The coffee industry is largely driven by consumer demand for novelty. Right now, cold brew coffee is the hot trend, favored by 24% of consumers (most of them millennials).

In May 2015, Peet’s launched cold brew in all of its locations and remodeled its stores to make them more appealing to a younger demographic. The company later bought Stumptown, what it views as the pioneer of cold brew coffee, to further capture the millennial market.

Peet’s is also capitalizing on another big trend: single-serve K-cups. Right now, more than 1 in 4 households owns a single-cup brewer. Peet’s parent company, JAB Holdings, bought K-cup maker Keurig Green Mountain in December.

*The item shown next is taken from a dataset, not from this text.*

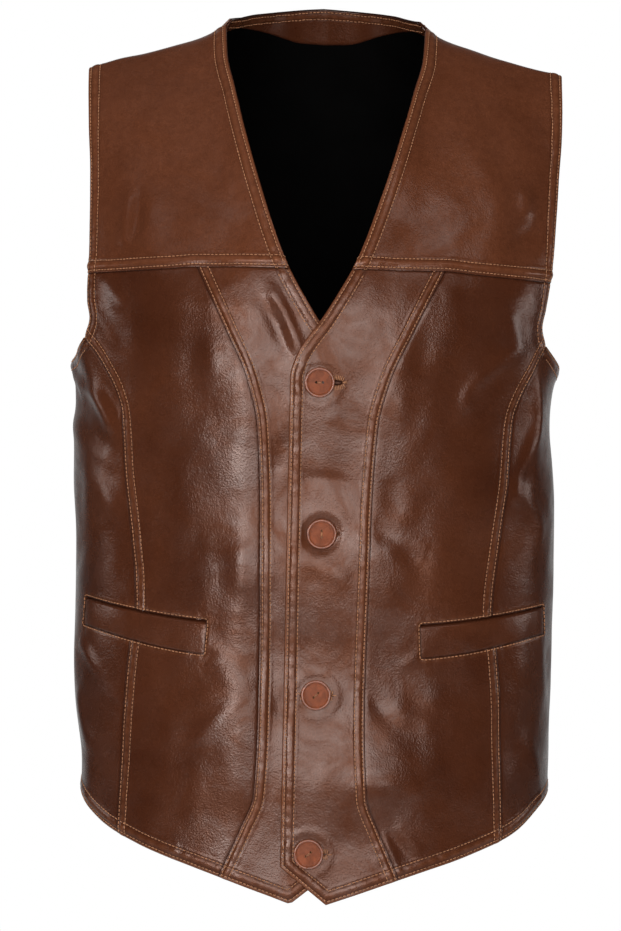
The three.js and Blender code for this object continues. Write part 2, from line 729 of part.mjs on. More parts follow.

Of course, not everyone is fortunate enough to be able to stay on top of the trends by buying up other companies; the larger message is to have a finger on the pulse of the market at all times and embrace the idea of changing your offerings.

 

5. Don’t forget what made you great in the first place.

In order for a pioneering company to maintain its dominance in the market, it must experiment with new products, but it must never lose touch with its roots. Burwick and Baldwin see Peet’s age an advantage, not an impediment. The acquisitions, the remodeling of Peet’s coffee shops, the cold brew. It’s all part of the plan to adapt. But perhaps the most disruptive thing Peet’s does today is something that dates back to Alfred Peet’s original store in 1966 – the reliance on human precision to brew coffee.

“We’re still using manual espresso machines in 2016, for crying out loud,” Baldwin says.